I have given Uncle Philip's narrative in his own language as I took it down in my note-book at the time of my interviews with him. His was indeed a green old age; his mind remarkably clear, and his memory retentive. From time to time, as I read a chapter or a psalm, he often referred to certain passages that he had dwelt upon since I had left him. In relating his history be often shed tears; at one time with his elbows resting upon his knees, and face buried in the calico 'kerchief until it was wet. At another time he was just raising himself up from the kneeling position—when I came in. "I's jus' bin prayin' for you," he said. "I did't know as you's so near, but I felt your spirit. It sort o' lifs me up to talk wid you. I prayed dat de good seed you's sowin' 'mong our people may lodge in good groun' an' bring a hundred fol'. De men you talked to on de bridge 'bout swearin' never'll forgit your words. You's doin' more for our poor, ignorant people dan you knows on."

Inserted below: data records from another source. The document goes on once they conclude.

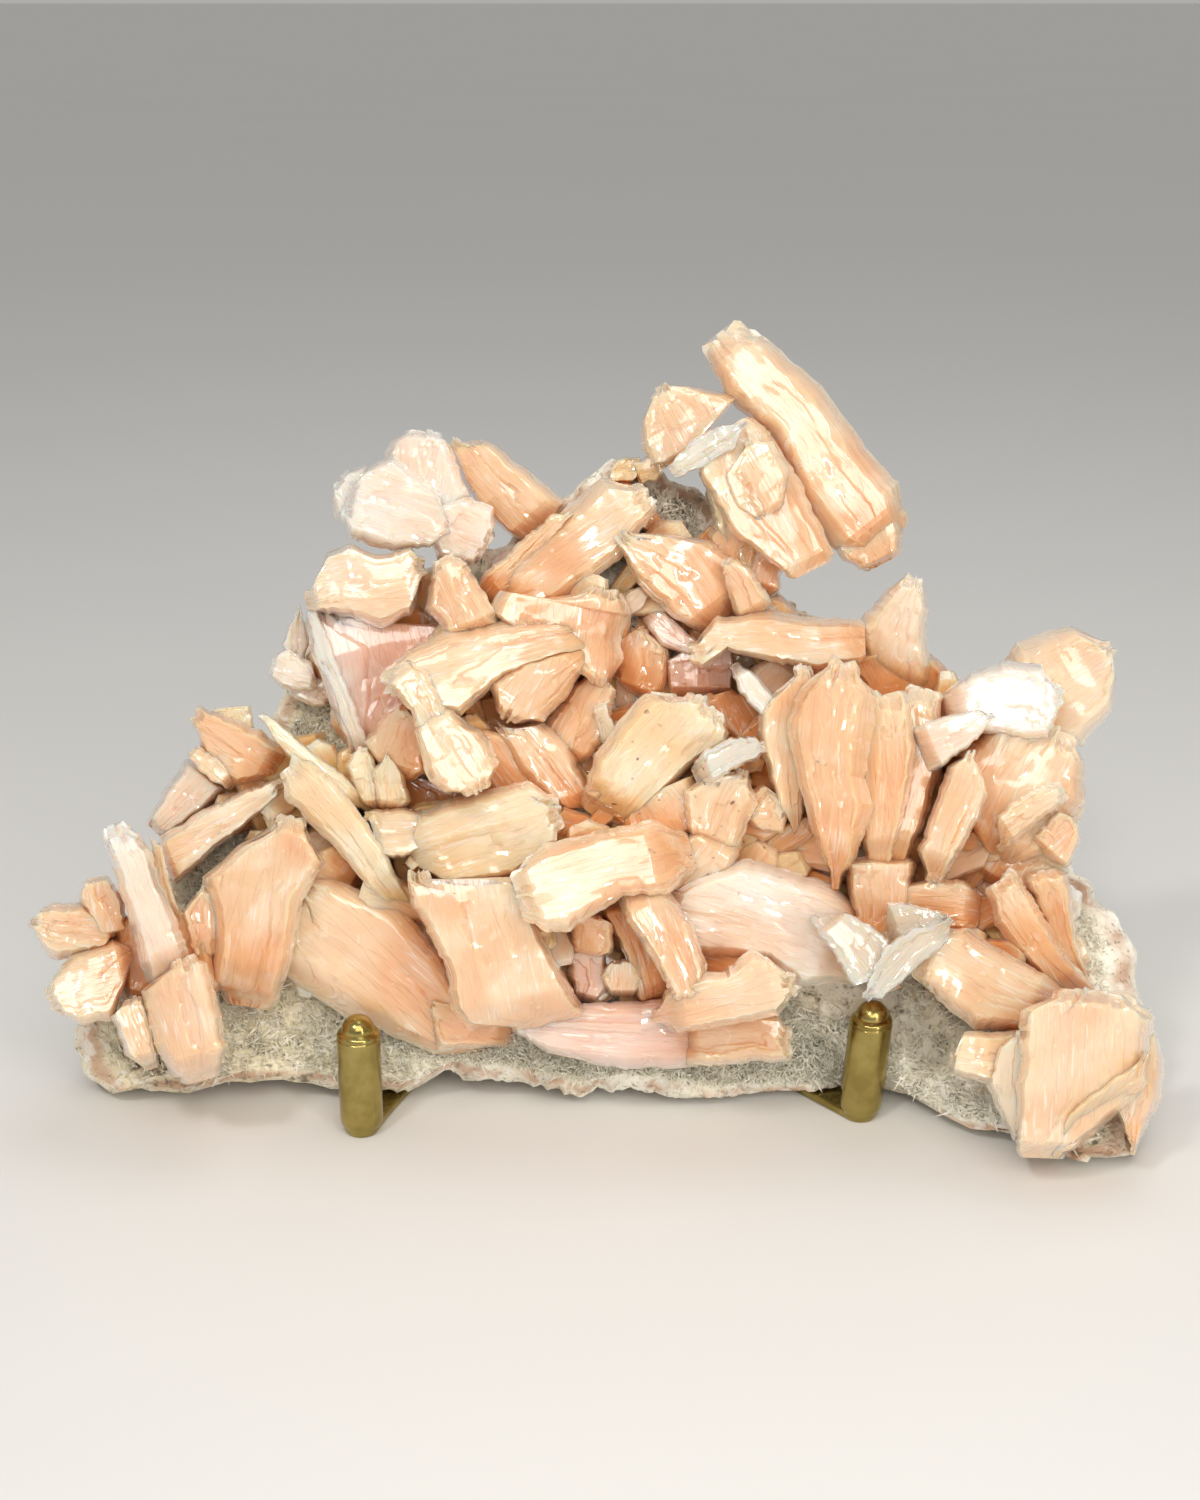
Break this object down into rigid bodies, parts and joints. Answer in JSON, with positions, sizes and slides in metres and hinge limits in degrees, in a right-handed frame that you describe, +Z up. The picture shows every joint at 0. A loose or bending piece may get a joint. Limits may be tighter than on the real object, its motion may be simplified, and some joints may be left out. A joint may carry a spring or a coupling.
{
  "type": "stilbite cluster on a stand",
  "caption": "Cluster of pale peach stilbite blades grown on a leaning slab of matrix, resting on a small brass display stand.",
  "frame": {"origin": "on the table, under the middle of the object's bounding box", "axes": "+X to the right along the slab as seen from the front, +Y towards the back of the slab, +Z up; the crystals face -Y"},
  "size_m": [0.1572, 0.0868, 0.1079],
  "materials": {
    "stilbite": "pearly translucent crystal, finely striated along the blades",
    "matrix_rock": "rough druse and broken rock",
    "brass": "polished, lightly scratched"
  },
  "bodies": {
    "root": {"stilbite_crystals": "stilbite", "back_blade_spray": "stilbite", "corner_heel_spray": "stilbite", "corner_wing_spray": "stilbite", "lath_front_spray": "stilbite", "ledge_blade_spray": "stilbite", "ridge_crumb_left_spray": "stilbite", "rosette_heart_spray": "stilbite", "silver_blade_mid_spray": "stilbite", "steeple_foot_spray": "stilbite", "matrix": "matrix_rock", "brass_stand": "brass"}
  },
  "joints": []
}
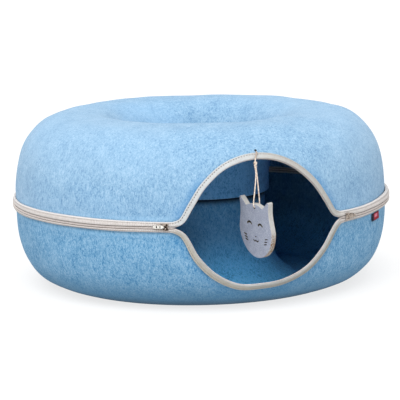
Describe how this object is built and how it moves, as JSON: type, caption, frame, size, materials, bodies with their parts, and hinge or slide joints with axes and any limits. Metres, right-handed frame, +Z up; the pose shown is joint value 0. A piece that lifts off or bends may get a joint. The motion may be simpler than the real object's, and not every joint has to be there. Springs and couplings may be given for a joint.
{
  "type": "felt play tunnel",
  "caption": "Ring-shaped felt play tunnel for a cat: two moulded half shells joined by a zip that opens into a front mouth, where a felt toy hangs on twine.",
  "frame": {"origin": "on the floor, under the middle of the whole object's bounding box; the ring's own axis is 15 mm behind it (+Y), because the toy reaches out past the front", "axes": "+Z up along the ring's axis, -Y out of the mouth (the front), +X to the right of someone facing the mouth"},
  "size_m": [0.6118, 0.6427, 0.2764],
  "materials": {
    "felt": "mottled light blue needle felt, matte",
    "zip_tape": "cream woven tape",
    "zip_coil": "off-white nylon coil",
    "nickel": "nickel-plated metal",
    "woven_label": "red woven label with a dark border, no text",
    "toy_felt": "thick pale grey-lavender felt with browned cut edges",
    "twine": "natural jute twine"
  },
  "bodies": {
    "root": {"upper_shell": "felt", "lower_shell": "felt", "upper_tape": "zip_tape", "lower_tape": "zip_tape", "upper_coil": "zip_coil", "lower_coil": "zip_coil", "slider_left": "nickel", "slider_right": "nickel", "pull_left": "nickel", "pull_right": "nickel", "label": "woven_label", "toy": "toy_felt", "twine": "twine", "twine_knot": "twine"}
  },
  "joints": []
}
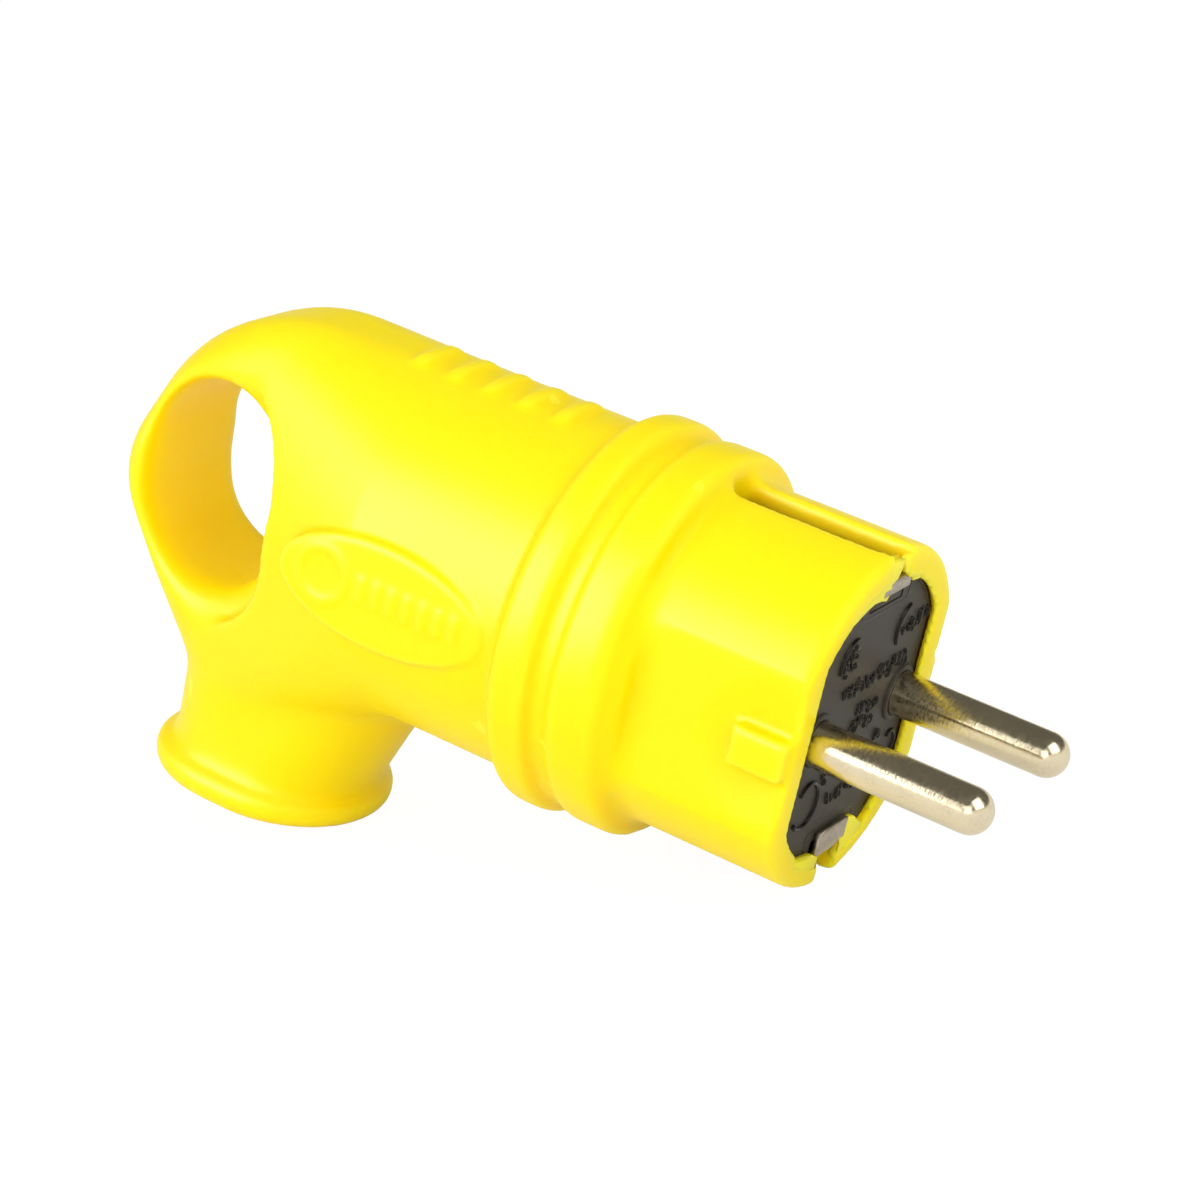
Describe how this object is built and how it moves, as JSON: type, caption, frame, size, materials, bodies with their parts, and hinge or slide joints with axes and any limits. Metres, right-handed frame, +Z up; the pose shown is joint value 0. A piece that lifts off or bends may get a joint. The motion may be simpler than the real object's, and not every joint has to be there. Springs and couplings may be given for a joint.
{
  "type": "angled earthed mains plug",
  "caption": "Angled earthed mains plug: rubber housing with finger ring, sealing collars and oval cable entry, two round pins, side earth contacts.",
  "frame": {"origin": "on the surface that the plug lies on, below the centre of its box", "axes": "+X towards the pins, +Y to the plug's left seen from behind, +Z up; the plug axis is tipped nose-down about Y"},
  "size_m": [0.1054, 0.0432, 0.057],
  "materials": {
    "rubber": "matt moulded rubber",
    "insert": "matt moulded plastic",
    "nickel": "nickel plate, brushed",
    "brass": "plain",
    "zinc": "zinc plate"
  },
  "bodies": {
    "root": {"housing": "rubber", "contact_carrier": "insert", "left_pin": "nickel", "right_pin": "nickel", "left_terminal_screw": "zinc", "right_terminal_screw": "zinc", "earth_strap": "nickel", "earth_washer": "brass", "earth_screw": "zinc", "clamp_frame": "insert", "upper_frame_screw": "zinc", "lower_frame_screw": "zinc", "cord_clamp_bar": "insert", "left_clamp_screw": "zinc", "right_clamp_screw": "zinc", "left_clamp_nut": "zinc", "right_clamp_nut": "zinc"}
  },
  "joints": []
}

He lived about a year after I left Memphis, Tennessee. I sent him occasionally two or three dollars, through Superintendent Barnum or his wife, who often called to see his wants supplied. The last words he uttered were a few lines of one of his favorite hymns, "Give me wings," and his happy spirit took its flight; having faithfully read the book he said he had always kept in his heart. I was often forcibly impressed while conversing with that aged saint. How manifest is the power of our Wonderful, in his dealing with his followers, just according to their needs. That poor ignorant man could not read the written Word, but God took his own way to lead and instruct him, to fit him for an instrument in his hand of turning many souls to the knowledge of the truth as it is in Jesus.